## The request
Check every line below for the word "three" and show those that hold it.

[Object modeling scripts]

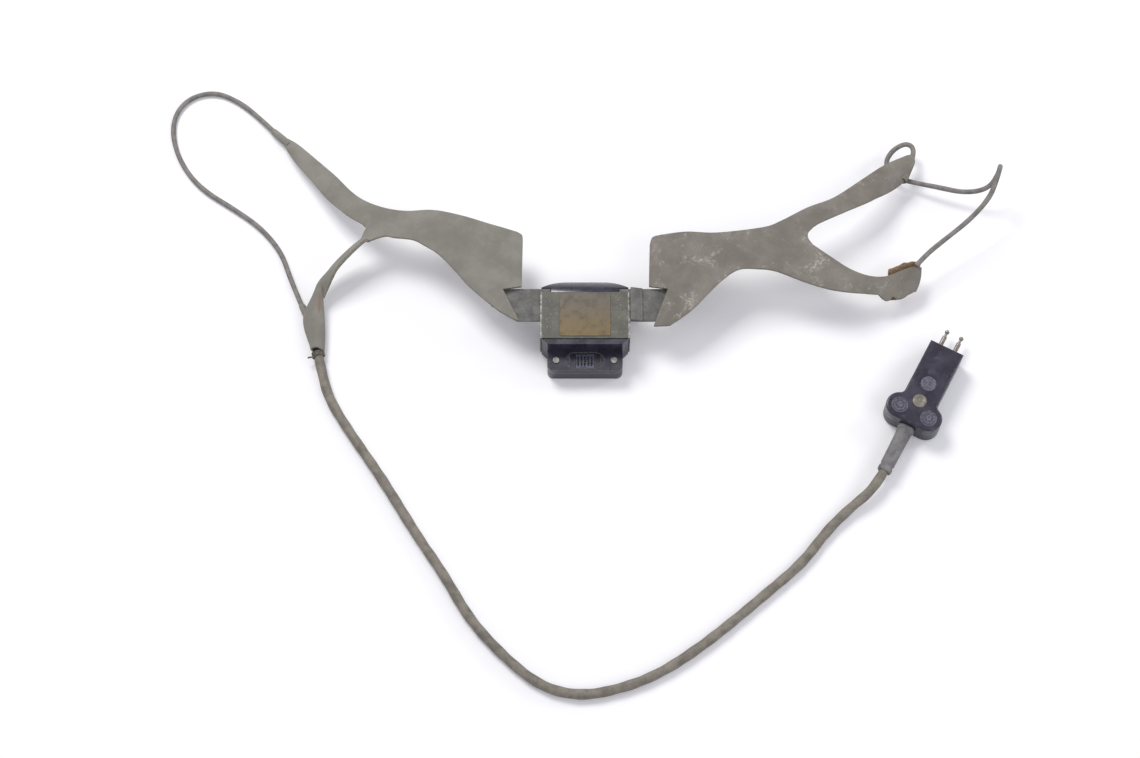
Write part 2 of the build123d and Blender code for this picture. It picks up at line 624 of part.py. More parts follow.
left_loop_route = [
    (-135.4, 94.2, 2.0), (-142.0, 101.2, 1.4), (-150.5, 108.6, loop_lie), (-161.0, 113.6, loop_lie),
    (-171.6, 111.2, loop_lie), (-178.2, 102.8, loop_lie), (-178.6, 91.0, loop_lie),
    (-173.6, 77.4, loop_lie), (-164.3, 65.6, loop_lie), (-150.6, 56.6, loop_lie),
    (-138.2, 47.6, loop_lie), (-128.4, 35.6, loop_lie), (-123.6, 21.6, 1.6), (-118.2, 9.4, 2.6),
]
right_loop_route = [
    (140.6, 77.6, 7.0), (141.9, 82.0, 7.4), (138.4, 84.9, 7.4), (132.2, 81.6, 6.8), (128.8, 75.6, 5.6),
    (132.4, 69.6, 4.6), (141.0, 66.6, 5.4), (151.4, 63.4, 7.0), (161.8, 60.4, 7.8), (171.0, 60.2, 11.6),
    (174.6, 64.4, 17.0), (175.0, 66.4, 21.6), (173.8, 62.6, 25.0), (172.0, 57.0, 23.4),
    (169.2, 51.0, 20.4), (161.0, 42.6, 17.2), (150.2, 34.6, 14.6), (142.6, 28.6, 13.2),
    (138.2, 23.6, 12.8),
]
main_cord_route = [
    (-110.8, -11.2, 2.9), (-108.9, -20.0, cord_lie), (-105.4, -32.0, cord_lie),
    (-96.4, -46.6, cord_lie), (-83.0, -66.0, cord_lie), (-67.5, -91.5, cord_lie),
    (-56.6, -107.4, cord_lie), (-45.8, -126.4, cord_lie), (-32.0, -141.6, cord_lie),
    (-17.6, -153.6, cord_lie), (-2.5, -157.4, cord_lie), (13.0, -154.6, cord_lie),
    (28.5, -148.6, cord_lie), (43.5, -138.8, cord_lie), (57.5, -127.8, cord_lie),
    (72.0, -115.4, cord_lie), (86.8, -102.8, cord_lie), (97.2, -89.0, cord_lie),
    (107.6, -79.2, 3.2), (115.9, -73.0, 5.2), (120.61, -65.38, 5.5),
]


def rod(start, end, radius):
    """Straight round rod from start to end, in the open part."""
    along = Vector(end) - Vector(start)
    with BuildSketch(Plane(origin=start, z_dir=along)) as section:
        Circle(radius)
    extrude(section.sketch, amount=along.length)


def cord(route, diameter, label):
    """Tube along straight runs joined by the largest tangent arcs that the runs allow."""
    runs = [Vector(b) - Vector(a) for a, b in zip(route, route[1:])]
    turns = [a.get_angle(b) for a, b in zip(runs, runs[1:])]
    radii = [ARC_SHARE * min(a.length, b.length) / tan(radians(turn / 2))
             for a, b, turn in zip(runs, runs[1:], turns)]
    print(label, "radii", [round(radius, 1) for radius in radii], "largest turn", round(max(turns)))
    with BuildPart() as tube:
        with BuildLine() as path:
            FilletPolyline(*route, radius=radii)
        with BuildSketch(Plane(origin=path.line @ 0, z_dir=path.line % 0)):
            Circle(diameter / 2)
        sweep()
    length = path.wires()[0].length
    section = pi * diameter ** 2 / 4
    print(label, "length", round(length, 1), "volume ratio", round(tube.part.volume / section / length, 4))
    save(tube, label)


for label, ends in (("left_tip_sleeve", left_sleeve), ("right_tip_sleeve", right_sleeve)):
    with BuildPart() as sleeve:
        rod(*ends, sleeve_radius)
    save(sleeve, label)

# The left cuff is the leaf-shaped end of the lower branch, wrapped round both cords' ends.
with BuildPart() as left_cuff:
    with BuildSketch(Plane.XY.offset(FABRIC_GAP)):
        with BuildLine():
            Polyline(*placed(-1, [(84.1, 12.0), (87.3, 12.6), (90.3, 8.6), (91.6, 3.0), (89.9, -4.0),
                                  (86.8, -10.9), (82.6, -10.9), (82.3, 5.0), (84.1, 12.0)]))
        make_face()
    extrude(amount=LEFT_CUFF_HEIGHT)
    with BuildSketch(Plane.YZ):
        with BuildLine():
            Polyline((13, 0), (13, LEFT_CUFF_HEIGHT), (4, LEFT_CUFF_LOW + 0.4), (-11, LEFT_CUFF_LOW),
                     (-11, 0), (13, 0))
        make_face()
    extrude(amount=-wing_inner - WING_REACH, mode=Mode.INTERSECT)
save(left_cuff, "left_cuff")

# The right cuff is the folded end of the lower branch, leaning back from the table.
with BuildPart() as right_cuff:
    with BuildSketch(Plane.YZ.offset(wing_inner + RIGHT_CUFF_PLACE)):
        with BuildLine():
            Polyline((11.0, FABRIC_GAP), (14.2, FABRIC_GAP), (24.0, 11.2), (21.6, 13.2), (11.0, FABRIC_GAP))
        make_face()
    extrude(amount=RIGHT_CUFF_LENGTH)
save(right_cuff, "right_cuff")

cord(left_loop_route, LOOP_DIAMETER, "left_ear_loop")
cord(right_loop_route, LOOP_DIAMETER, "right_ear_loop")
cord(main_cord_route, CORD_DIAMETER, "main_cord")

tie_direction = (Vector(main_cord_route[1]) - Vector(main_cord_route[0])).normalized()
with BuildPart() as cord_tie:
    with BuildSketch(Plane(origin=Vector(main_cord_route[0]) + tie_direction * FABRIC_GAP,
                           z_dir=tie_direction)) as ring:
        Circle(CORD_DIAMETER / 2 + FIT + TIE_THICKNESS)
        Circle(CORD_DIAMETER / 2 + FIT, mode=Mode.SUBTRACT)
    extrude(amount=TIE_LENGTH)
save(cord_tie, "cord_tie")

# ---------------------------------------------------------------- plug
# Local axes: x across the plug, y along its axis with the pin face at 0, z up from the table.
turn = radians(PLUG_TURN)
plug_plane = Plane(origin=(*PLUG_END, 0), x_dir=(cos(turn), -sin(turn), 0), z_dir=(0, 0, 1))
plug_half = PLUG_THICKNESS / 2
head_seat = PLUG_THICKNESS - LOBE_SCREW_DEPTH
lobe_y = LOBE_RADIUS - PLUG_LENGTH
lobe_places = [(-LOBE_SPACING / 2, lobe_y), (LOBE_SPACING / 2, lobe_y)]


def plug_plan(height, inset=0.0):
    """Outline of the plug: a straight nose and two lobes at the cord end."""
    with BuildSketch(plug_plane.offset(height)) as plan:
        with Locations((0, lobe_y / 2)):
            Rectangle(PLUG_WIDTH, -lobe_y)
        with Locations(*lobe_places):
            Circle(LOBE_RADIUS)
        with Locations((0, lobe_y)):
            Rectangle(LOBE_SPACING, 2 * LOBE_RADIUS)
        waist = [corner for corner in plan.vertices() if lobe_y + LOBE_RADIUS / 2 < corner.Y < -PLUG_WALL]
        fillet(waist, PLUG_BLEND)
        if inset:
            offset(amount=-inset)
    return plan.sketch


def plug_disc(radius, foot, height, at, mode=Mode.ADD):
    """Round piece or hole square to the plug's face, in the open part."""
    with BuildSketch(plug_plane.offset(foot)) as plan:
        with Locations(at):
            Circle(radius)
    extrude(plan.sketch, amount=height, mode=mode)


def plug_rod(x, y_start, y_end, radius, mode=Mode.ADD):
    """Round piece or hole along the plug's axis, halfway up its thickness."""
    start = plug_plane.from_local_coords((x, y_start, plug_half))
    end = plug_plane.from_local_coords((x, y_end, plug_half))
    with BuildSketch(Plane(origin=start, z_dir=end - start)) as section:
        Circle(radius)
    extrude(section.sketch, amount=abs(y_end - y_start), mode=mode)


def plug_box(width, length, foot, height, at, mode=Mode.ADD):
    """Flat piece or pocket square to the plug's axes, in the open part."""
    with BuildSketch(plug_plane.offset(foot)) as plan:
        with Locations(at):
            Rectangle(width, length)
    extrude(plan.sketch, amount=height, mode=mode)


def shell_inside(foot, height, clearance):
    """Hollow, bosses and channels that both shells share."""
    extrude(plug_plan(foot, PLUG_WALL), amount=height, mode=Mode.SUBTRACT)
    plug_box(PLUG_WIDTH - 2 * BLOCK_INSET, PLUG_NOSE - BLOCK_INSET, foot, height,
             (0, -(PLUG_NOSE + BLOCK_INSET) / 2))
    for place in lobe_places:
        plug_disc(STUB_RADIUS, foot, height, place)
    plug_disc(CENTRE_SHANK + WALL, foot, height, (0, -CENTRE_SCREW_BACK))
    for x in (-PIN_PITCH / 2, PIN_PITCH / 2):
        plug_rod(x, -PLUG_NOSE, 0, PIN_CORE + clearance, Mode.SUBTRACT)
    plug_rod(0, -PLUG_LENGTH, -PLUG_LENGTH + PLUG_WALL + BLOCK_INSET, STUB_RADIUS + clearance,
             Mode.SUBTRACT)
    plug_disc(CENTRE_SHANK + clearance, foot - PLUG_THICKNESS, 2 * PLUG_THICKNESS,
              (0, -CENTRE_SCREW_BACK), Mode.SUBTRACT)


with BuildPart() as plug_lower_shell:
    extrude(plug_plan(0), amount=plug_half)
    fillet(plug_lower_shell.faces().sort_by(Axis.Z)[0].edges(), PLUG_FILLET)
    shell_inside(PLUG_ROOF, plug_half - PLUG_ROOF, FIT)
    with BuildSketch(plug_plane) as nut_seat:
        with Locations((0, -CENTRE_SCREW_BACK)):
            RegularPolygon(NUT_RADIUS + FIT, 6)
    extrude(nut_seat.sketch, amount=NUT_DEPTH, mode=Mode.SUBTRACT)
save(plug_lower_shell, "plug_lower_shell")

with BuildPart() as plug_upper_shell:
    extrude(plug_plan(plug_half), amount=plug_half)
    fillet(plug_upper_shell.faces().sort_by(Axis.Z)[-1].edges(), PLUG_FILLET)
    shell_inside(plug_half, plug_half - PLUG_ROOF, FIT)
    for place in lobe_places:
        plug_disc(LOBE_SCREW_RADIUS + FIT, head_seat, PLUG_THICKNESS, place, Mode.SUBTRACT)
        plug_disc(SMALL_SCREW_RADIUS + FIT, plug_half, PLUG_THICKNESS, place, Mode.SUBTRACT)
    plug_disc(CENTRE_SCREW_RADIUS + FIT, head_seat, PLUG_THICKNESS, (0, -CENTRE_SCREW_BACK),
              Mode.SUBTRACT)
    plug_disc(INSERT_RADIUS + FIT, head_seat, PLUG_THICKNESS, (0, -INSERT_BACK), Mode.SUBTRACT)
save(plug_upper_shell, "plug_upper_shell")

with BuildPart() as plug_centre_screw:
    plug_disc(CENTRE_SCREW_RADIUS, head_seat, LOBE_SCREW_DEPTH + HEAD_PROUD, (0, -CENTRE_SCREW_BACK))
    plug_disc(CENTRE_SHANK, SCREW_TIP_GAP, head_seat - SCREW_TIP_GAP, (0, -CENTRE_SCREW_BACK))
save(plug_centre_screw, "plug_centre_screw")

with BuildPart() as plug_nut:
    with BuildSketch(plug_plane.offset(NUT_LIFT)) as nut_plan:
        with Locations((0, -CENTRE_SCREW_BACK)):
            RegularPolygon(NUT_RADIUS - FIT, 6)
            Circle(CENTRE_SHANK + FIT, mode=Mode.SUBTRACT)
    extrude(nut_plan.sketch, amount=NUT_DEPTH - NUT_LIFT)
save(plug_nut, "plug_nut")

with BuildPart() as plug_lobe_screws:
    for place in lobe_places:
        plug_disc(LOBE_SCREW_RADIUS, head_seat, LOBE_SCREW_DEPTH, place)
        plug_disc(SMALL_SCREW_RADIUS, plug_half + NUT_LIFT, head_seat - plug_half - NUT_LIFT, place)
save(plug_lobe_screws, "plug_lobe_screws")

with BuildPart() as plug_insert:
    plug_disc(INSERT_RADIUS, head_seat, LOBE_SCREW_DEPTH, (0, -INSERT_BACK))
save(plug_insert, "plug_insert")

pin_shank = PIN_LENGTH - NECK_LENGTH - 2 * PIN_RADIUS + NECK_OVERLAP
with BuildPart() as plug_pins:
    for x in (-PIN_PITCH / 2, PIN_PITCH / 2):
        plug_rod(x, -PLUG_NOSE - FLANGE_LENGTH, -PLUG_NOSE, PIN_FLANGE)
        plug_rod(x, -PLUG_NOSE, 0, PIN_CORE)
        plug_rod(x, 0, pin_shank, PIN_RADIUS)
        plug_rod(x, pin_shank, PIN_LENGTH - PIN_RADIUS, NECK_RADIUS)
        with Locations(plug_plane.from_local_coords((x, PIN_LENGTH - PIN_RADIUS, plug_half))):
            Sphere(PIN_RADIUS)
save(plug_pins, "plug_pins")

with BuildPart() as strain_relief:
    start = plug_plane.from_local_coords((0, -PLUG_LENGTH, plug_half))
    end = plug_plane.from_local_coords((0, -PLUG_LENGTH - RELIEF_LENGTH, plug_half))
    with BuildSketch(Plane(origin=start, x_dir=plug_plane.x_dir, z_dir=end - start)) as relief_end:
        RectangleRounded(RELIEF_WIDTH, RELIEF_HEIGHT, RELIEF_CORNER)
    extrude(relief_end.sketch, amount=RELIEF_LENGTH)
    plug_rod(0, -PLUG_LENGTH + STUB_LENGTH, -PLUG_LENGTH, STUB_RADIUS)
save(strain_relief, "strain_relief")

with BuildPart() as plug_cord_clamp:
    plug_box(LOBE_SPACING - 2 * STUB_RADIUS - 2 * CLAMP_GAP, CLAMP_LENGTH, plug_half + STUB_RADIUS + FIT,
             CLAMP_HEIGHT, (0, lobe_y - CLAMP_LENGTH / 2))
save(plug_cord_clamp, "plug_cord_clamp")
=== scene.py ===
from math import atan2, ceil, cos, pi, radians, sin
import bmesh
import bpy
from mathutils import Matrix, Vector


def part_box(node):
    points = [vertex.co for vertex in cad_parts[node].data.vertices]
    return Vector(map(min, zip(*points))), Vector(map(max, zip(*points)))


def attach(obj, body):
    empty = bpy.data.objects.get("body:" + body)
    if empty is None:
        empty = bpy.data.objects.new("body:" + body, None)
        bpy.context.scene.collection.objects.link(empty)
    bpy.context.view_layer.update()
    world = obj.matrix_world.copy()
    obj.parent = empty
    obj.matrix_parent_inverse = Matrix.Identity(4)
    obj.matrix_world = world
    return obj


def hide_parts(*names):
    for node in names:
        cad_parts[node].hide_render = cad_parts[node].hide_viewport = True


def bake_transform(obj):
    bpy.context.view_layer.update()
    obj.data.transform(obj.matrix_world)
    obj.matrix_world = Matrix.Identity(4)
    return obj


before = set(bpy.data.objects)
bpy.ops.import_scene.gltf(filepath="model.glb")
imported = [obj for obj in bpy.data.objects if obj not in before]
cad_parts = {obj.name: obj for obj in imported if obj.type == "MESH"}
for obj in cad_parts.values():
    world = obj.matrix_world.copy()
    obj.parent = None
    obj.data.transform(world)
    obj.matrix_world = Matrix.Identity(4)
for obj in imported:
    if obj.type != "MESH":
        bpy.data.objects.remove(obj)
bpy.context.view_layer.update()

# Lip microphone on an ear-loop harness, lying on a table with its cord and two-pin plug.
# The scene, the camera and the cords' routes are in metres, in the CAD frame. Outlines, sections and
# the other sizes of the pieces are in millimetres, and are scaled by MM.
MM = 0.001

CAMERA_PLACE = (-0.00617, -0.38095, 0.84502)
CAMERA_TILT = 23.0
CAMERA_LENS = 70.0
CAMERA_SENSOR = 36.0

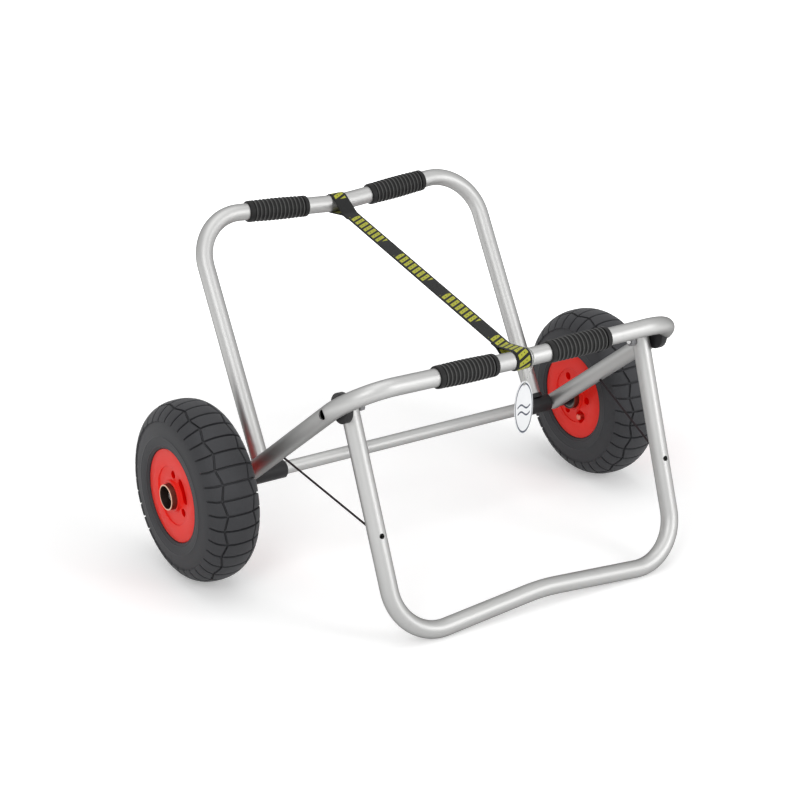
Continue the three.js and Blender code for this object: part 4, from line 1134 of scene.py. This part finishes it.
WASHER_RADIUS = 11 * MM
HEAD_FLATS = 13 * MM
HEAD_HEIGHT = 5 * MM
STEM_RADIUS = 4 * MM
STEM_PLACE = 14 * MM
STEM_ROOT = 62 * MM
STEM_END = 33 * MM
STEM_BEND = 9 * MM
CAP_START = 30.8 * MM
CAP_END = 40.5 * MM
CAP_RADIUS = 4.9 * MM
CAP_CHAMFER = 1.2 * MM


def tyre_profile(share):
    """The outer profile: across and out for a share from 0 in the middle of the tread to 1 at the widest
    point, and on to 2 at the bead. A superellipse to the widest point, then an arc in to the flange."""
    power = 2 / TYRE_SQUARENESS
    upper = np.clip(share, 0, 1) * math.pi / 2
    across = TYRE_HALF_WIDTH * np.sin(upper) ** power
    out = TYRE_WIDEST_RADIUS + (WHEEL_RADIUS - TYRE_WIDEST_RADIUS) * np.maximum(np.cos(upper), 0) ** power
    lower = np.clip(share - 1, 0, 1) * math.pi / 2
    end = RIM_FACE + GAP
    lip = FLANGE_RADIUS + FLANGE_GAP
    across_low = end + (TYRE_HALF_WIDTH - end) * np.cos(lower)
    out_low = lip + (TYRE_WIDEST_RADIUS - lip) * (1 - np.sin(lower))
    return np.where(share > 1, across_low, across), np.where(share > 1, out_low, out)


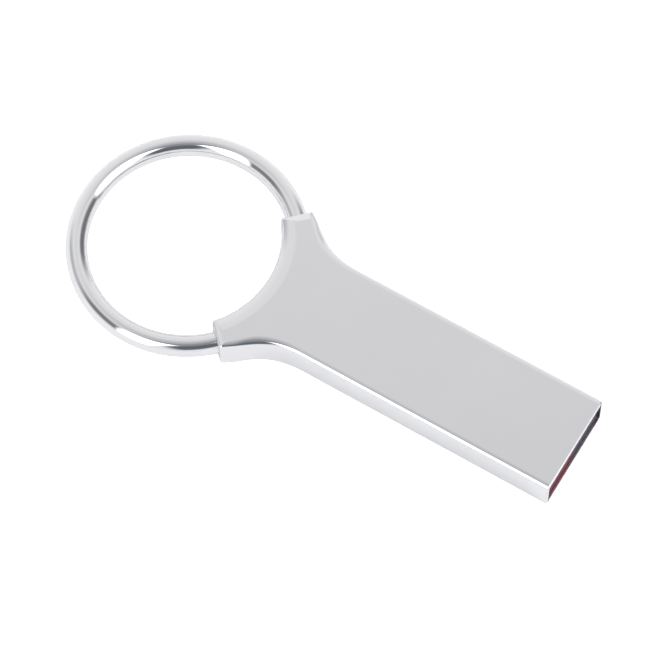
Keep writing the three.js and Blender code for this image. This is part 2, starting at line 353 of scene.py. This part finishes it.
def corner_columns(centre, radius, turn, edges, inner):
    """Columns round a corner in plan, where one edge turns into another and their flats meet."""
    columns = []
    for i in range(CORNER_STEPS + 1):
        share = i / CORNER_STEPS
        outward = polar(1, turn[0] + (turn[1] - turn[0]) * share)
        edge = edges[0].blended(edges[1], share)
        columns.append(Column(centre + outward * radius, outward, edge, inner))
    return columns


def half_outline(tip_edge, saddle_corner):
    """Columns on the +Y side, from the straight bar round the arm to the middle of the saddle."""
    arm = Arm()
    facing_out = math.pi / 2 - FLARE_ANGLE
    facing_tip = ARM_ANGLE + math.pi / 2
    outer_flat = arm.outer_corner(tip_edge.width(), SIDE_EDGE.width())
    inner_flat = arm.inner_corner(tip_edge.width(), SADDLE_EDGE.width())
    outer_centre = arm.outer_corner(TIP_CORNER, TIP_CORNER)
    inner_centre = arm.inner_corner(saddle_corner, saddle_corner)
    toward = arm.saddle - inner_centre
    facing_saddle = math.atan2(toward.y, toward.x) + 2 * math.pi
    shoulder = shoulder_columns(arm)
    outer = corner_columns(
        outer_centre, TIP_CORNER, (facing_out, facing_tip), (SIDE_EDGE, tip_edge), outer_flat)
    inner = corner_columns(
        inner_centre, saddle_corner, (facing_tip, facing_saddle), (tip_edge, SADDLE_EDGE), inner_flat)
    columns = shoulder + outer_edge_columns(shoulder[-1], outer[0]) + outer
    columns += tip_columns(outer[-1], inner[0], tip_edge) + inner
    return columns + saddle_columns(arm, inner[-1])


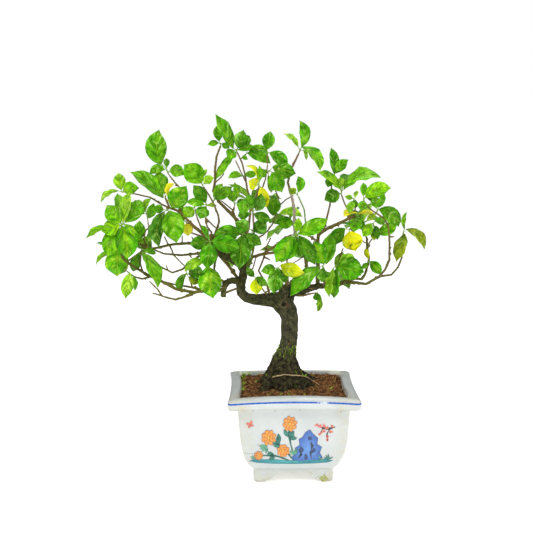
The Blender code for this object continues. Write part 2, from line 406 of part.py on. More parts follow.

## Result for this task
Continue the three.js and Blender code for this object: part 4, from line 1134 of scene.py. This part finishes it.
Keep writing the three.js and Blender code for this image. This is part 2, starting at line 353 of scene.py. This part finishes it.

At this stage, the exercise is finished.